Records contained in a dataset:
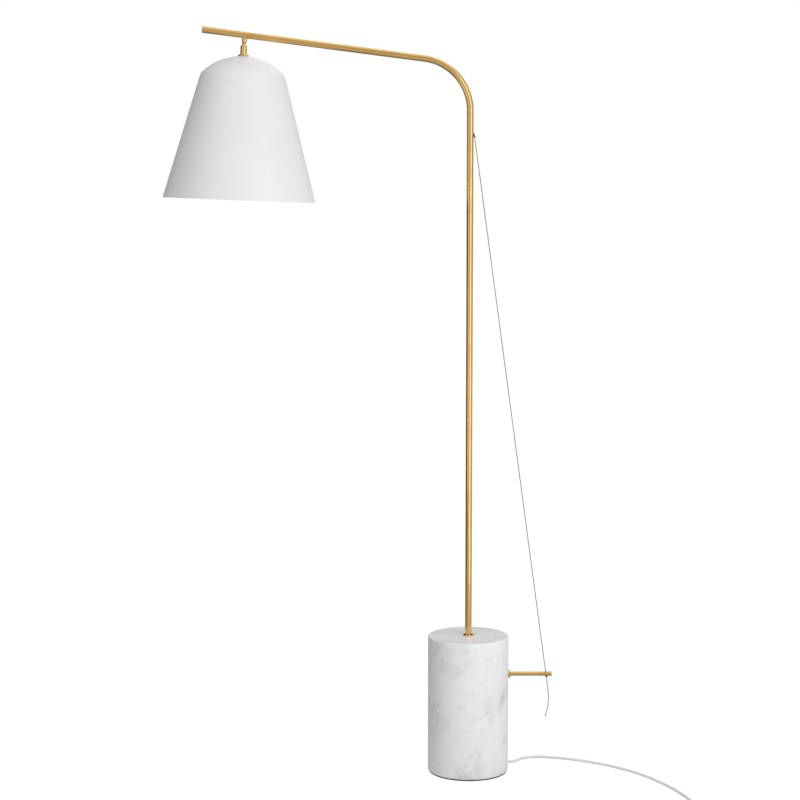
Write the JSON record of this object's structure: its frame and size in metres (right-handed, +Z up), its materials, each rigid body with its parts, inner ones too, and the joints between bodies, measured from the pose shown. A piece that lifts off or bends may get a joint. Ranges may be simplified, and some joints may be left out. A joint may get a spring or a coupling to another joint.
{
  "type": "floor lamp",
  "caption": "Floor lamp with a leaning bent stem on a round stone base, a steel stay wire run through a side peg, and a bell shade on a ball knuckle.",
  "frame": {"origin": "on the floor, at the axis of the round base", "axes": "+Z up along the stem; the arm and shade reach to -X, the side peg points to +X; Y is level across the lamp"},
  "size_m": [0.9733, 0.5368, 1.3779],
  "materials": {
    "marble": "honed white stone with soft grey veins",
    "satin_brass": "brushed satin",
    "white_powder_coat": "matte powder coat",
    "steel": "zinc-plated satin",
    "dark_steel": "blackened",
    "wire_rope": "twisted strands",
    "pad": "matte",
    "grommet": "matte",
    "white_cord": "smooth PVC",
    "lead": "smooth PVC",
    "white_plastic": "fine satin moulding",
    "grey_button": "satin moulding",
    "black_plastic": "moulded",
    "black_tie": "woven strap",
    "opal_glass": "opal"
  },
  "bodies": {
    "root": {"marble_base": "marble", "foot_pad": "pad", "bottom_plate": "steel", "tie_tube": "steel", "tie_washer": "steel", "tie_nut": "steel", "stem_socket": "steel", "stem_collar": "satin_brass", "pivot_pins": "steel", "peg_anchor": "satin_brass", "peg_flange": "satin_brass", "peg_rod": "satin_brass", "peg_sleeve": "satin_brass", "gripper_cap": "steel", "gripper_spring": "steel", "cord_grommet": "grommet", "cord_stop": "black_plastic", "inlet_cord": "white_cord", "terminal_block": "white_plastic", "base_lead": "lead", "cord": "white_cord", "switch_base": "white_plastic", "switch_cover": "white_plastic", "switch_spring": "steel", "switch_contacts": "black_plastic", "switch_screws": "steel", "switch_cord": "white_cord", "cord_coil": "white_cord", "coil_tie": "black_tie", "plug_cord": "white_cord", "plug_body": "white_plastic", "plug_pins": "steel"},
    "plunger": {"gripper_plunger": "dark_steel"},
    "stem": {"stem_foot": "steel", "stem_tube": "satin_brass", "arm_end_cap": "satin_brass", "arm_insert": "steel", "stud_saddle": "satin_brass", "stem_lead": "lead", "wire_anchor": "dark_steel", "anchor_pin": "steel"},
    "stay": {"wire_terminal": "steel", "stay_wire": "wire_rope", "wire_end_sleeve": "steel"},
    "stud": {"ball_stud": "satin_brass", "swivel_nut": "steel", "stud_lead": "lead"},
    "shade_head": {"ball_cup": "satin_brass", "hanger_nipple": "steel", "shade_flange": "satin_brass", "shade": "white_powder_coat", "hanger_nut": "steel", "shade_lead": "lead", "holder_cap": "white_plastic", "holder_body": "white_plastic", "holder_shell": "satin_brass", "holder_contact": "satin_brass", "bulb_cap": "steel", "bulb_glass": "opal_glass"},
    "button": {"switch_button": "grey_button"}
  },
  "joints": [
    {"name": "stem_lean", "type": "hinge", "parent": "root", "child": "stem", "pos_m": [0, 0, 0.248], "axis": [0, -1, 0], "range_deg": [-4, 8]},
    {"name": "stay_swing", "type": "hinge", "parent": "stem", "child": "stay", "pos_m": [0.0082, 0, 1.179], "axis": [0, -1, 0], "range_deg": [-0.72, 0.37]},
    {"name": "gripper_press", "type": "slide", "parent": "root", "child": "plunger", "axis": [-0.1702, 0, 0.9854], "range_m": [0, 0.0014], "stiffness_N_per_m": 400, "deforming": ["gripper_spring"]},
    {"name": "shade_swivel", "type": "hinge", "parent": "stem", "child": "stud", "pos_m": [-0.41007, 0, 1.3412], "axis": [0.1278, 0, 0.9918], "range_deg": [-160, 160]},
    {"name": "shade_tilt", "type": "hinge", "parent": "stud", "child": "shade_head", "pos_m": [-0.41007, 0, 1.3412], "axis": [0, 1, 0], "range_deg": [-20, 30]},
    {"name": "switch_press", "type": "slide", "parent": "root", "child": "button", "axis": [0, 0, -1], "range_m": [0, 0.0025], "stiffness_N_per_m": 600, "deforming": ["switch_spring"]}
  ],
  "couplings": [
    {"joint": "stay_swing", "follows": "stem_lean", "ratio": -0.088}
  ]
}
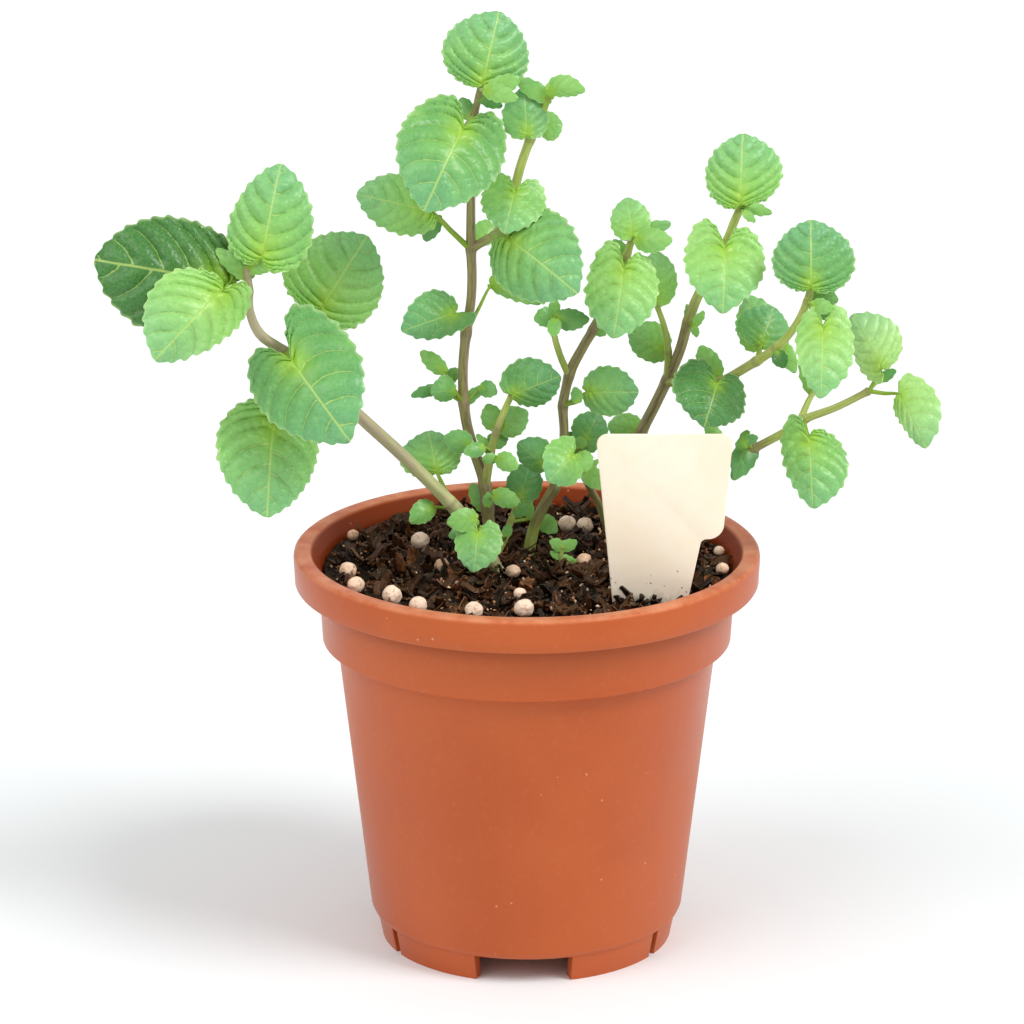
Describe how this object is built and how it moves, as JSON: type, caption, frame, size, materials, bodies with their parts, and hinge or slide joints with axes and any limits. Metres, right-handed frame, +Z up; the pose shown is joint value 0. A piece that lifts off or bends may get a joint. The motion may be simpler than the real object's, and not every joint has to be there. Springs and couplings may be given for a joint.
{
  "type": "potted herb plant",
  "caption": "Leafy herb with branching square stems and round toothed leaves, growing in a tapered nursery pot of potting mix with a blank flag-shaped plant label.",
  "frame": {"origin": "on the pot's axis, at the level of the surface that the pot's feet stand on; the whole object's outer box is centred on it to within a millimetre", "axes": "+Z up along the pot's axis, the label faces -Y, +X to the right as seen from the label's side"},
  "size_m": [0.2127, 0.12, 0.2438],
  "materials": {
    "pot_plastic": "satin",
    "potting_mix": "rough",
    "label_card": "matte",
    "foliage": "satin",
    "young_foliage": "satin"
  },
  "bodies": {
    "root": {"pot": "pot_plastic", "potting_mix": "potting_mix", "plant_label": "label_card", "left_stem": "foliage", "centre_stem": "foliage", "middle_stem": "foliage", "behind_stem": "foliage", "right_stem": "foliage", "low_stem": "foliage", "seedling": "young_foliage"}
  },
  "joints": []
}
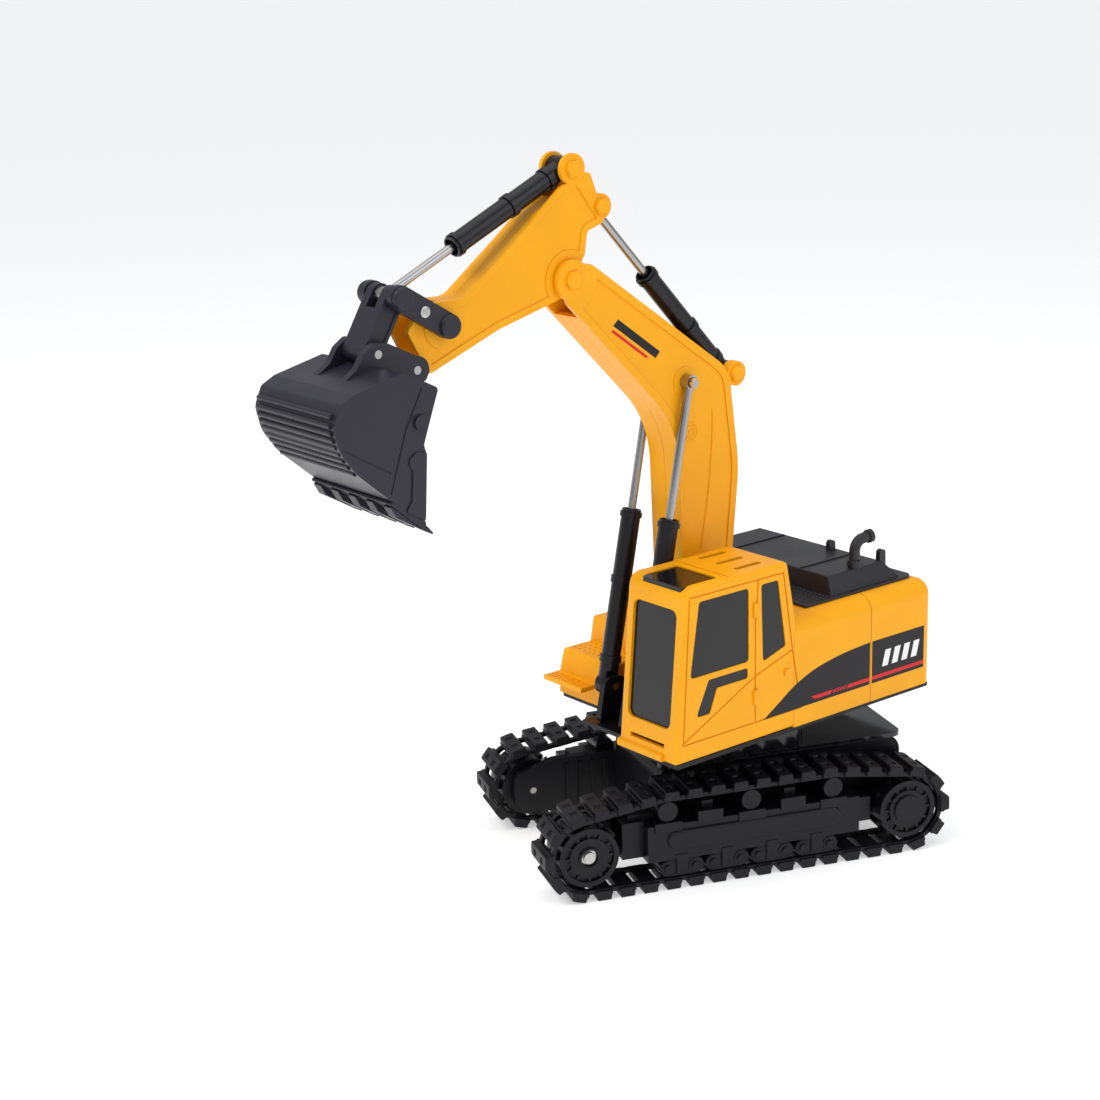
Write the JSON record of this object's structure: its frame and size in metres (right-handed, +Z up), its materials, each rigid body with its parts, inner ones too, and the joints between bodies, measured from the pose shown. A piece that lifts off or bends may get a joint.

TASK OBJECTIVE: Reproduce the records above exactly.

RESULT OF THE TASK:
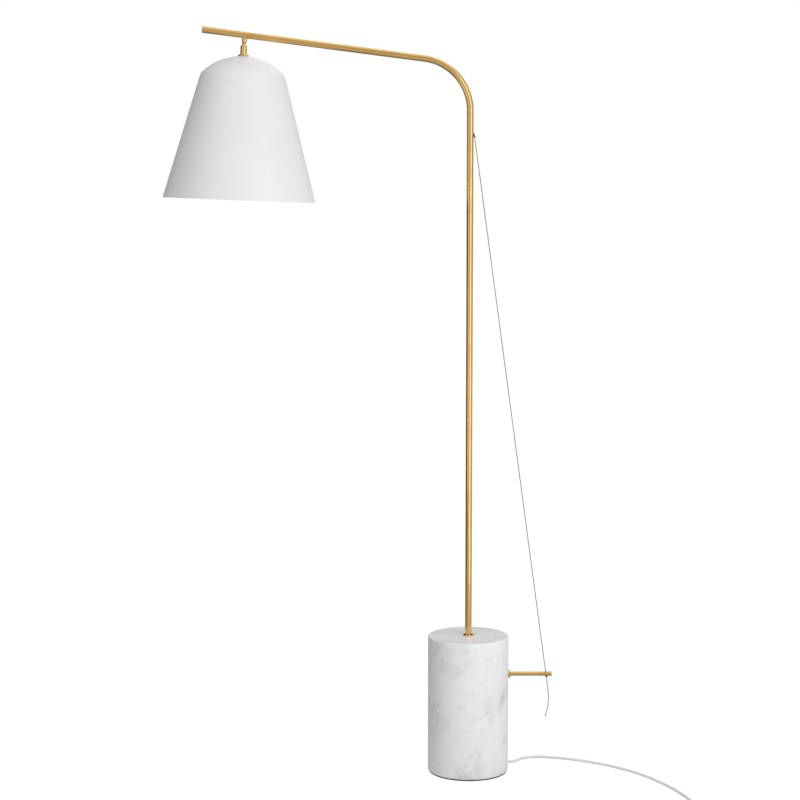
Write the JSON record of this object's structure: its frame and size in metres (right-handed, +Z up), its materials, each rigid body with its parts, inner ones too, and the joints between bodies, measured from the pose shown. A piece that lifts off or bends may get a joint. Ranges may be simplified, and some joints may be left out. A joint may get a spring or a coupling to another joint.
{
  "type": "floor lamp",
  "caption": "Floor lamp with a leaning bent stem on a round stone base, a steel stay wire run through a side peg, and a bell shade on a ball knuckle.",
  "frame": {"origin": "on the floor, at the axis of the round base", "axes": "+Z up along the stem; the arm and shade reach to -X, the side peg points to +X; Y is level across the lamp"},
  "size_m": [0.9733, 0.5368, 1.3779],
  "materials": {
    "marble": "honed white stone with soft grey veins",
    "satin_brass": "brushed satin",
    "white_powder_coat": "matte powder coat",
    "steel": "zinc-plated satin",
    "dark_steel": "blackened",
    "wire_rope": "twisted strands",
    "pad": "matte",
    "grommet": "matte",
    "white_cord": "smooth PVC",
    "lead": "smooth PVC",
    "white_plastic": "fine satin moulding",
    "grey_button": "satin moulding",
    "black_plastic": "moulded",
    "black_tie": "woven strap",
    "opal_glass": "opal"
  },
  "bodies": {
    "root": {"marble_base": "marble", "foot_pad": "pad", "bottom_plate": "steel", "tie_tube": "steel", "tie_washer": "steel", "tie_nut": "steel", "stem_socket": "steel", "stem_collar": "satin_brass", "pivot_pins": "steel", "peg_anchor": "satin_brass", "peg_flange": "satin_brass", "peg_rod": "satin_brass", "peg_sleeve": "satin_brass", "gripper_cap": "steel", "gripper_spring": "steel", "cord_grommet": "grommet", "cord_stop": "black_plastic", "inlet_cord": "white_cord", "terminal_block": "white_plastic", "base_lead": "lead", "cord": "white_cord", "switch_base": "white_plastic", "switch_cover": "white_plastic", "switch_spring": "steel", "switch_contacts": "black_plastic", "switch_screws": "steel", "switch_cord": "white_cord", "cord_coil": "white_cord", "coil_tie": "black_tie", "plug_cord": "white_cord", "plug_body": "white_plastic", "plug_pins": "steel"},
    "plunger": {"gripper_plunger": "dark_steel"},
    "stem": {"stem_foot": "steel", "stem_tube": "satin_brass", "arm_end_cap": "satin_brass", "arm_insert": "steel", "stud_saddle": "satin_brass", "stem_lead": "lead", "wire_anchor": "dark_steel", "anchor_pin": "steel"},
    "stay": {"wire_terminal": "steel", "stay_wire": "wire_rope", "wire_end_sleeve": "steel"},
    "stud": {"ball_stud": "satin_brass", "swivel_nut": "steel", "stud_lead": "lead"},
    "shade_head": {"ball_cup": "satin_brass", "hanger_nipple": "steel", "shade_flange": "satin_brass", "shade": "white_powder_coat", "hanger_nut": "steel", "shade_lead": "lead", "holder_cap": "white_plastic", "holder_body": "white_plastic", "holder_shell": "satin_brass", "holder_contact": "satin_brass", "bulb_cap": "steel", "bulb_glass": "opal_glass"},
    "button": {"switch_button": "grey_button"}
  },
  "joints": [
    {"name": "stem_lean", "type": "hinge", "parent": "root", "child": "stem", "pos_m": [0, 0, 0.248], "axis": [0, -1, 0], "range_deg": [-4, 8]},
    {"name": "stay_swing", "type": "hinge", "parent": "stem", "child": "stay", "pos_m": [0.0082, 0, 1.179], "axis": [0, -1, 0], "range_deg": [-0.72, 0.37]},
    {"name": "gripper_press", "type": "slide", "parent": "root", "child": "plunger", "axis": [-0.1702, 0, 0.9854], "range_m": [0, 0.0014], "stiffness_N_per_m": 400, "deforming": ["gripper_spring"]},
    {"name": "shade_swivel", "type": "hinge", "parent": "stem", "child": "stud", "pos_m": [-0.41007, 0, 1.3412], "axis": [0.1278, 0, 0.9918], "range_deg": [-160, 160]},
    {"name": "shade_tilt", "type": "hinge", "parent": "stud", "child": "shade_head", "pos_m": [-0.41007, 0, 1.3412], "axis": [0, 1, 0], "range_deg": [-20, 30]},
    {"name": "switch_press", "type": "slide", "parent": "root", "child": "button", "axis": [0, 0, -1], "range_m": [0, 0.0025], "stiffness_N_per_m": 600, "deforming": ["switch_spring"]}
  ],
  "couplings": [
    {"joint": "stay_swing", "follows": "stem_lean", "ratio": -0.088}
  ]
}
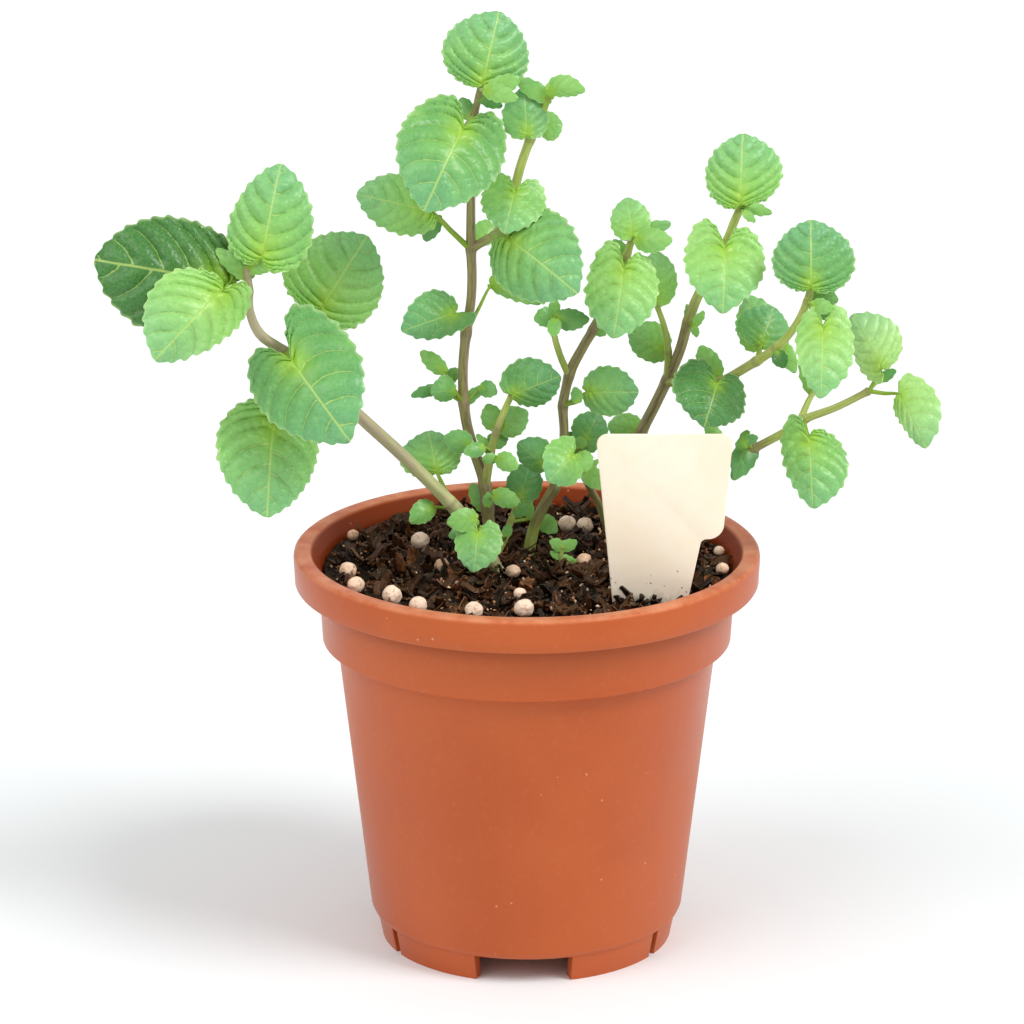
Describe how this object is built and how it moves, as JSON: type, caption, frame, size, materials, bodies with their parts, and hinge or slide joints with axes and any limits. Metres, right-handed frame, +Z up; the pose shown is joint value 0. A piece that lifts off or bends may get a joint. The motion may be simpler than the real object's, and not every joint has to be there. Springs and couplings may be given for a joint.
{
  "type": "potted herb plant",
  "caption": "Leafy herb with branching square stems and round toothed leaves, growing in a tapered nursery pot of potting mix with a blank flag-shaped plant label.",
  "frame": {"origin": "on the pot's axis, at the level of the surface that the pot's feet stand on; the whole object's outer box is centred on it to within a millimetre", "axes": "+Z up along the pot's axis, the label faces -Y, +X to the right as seen from the label's side"},
  "size_m": [0.2127, 0.12, 0.2438],
  "materials": {
    "pot_plastic": "satin",
    "potting_mix": "rough",
    "label_card": "matte",
    "foliage": "satin",
    "young_foliage": "satin"
  },
  "bodies": {
    "root": {"pot": "pot_plastic", "potting_mix": "potting_mix", "plant_label": "label_card", "left_stem": "foliage", "centre_stem": "foliage", "middle_stem": "foliage", "behind_stem": "foliage", "right_stem": "foliage", "low_stem": "foliage", "seedling": "young_foliage"}
  },
  "joints": []
}
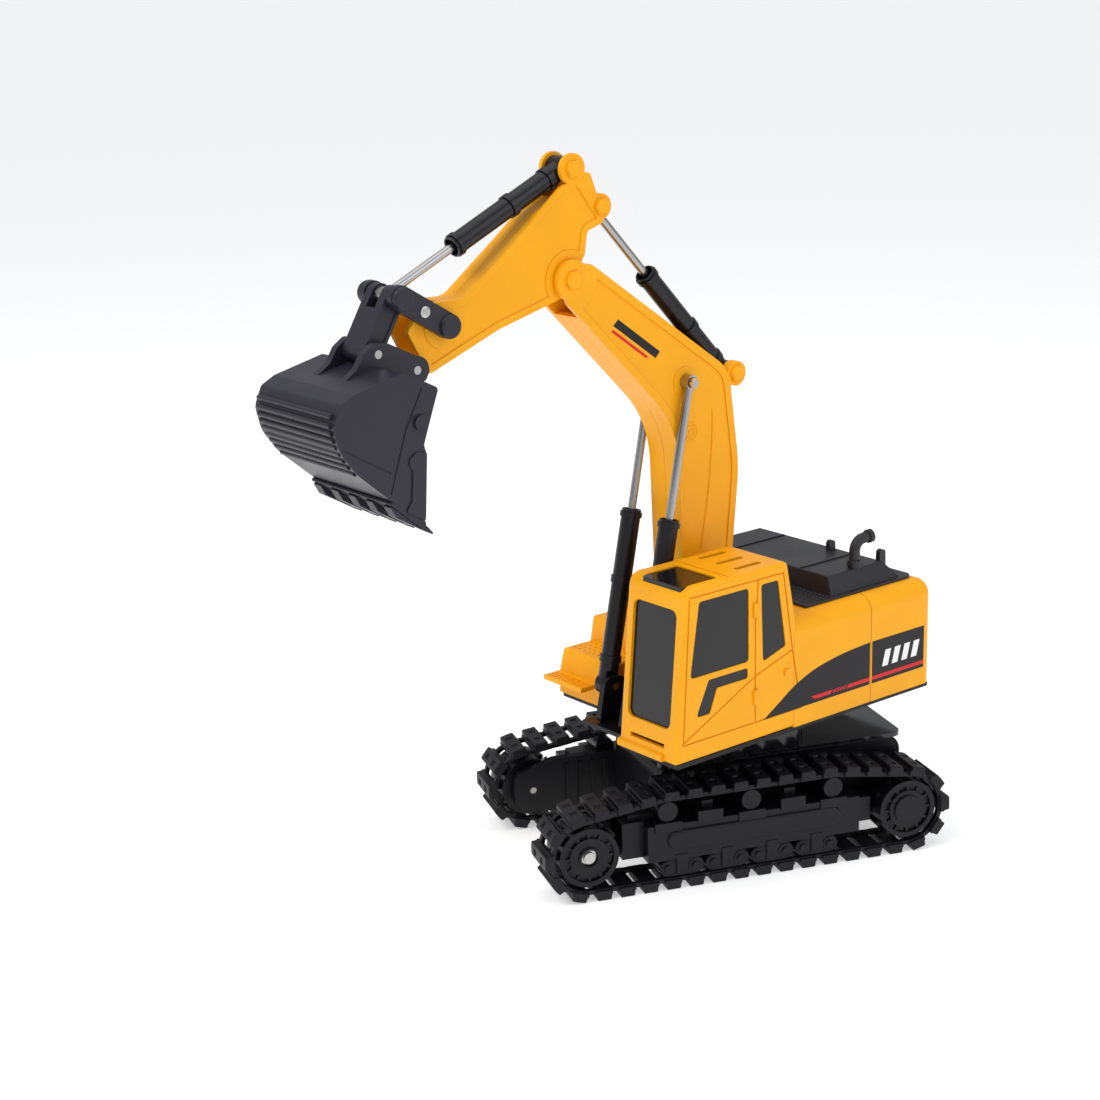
Write the JSON record of this object's structure: its frame and size in metres (right-handed, +Z up), its materials, each rigid body with its parts, inner ones too, and the joints between bodies, measured from the pose shown. A piece that lifts off or bends may get a joint.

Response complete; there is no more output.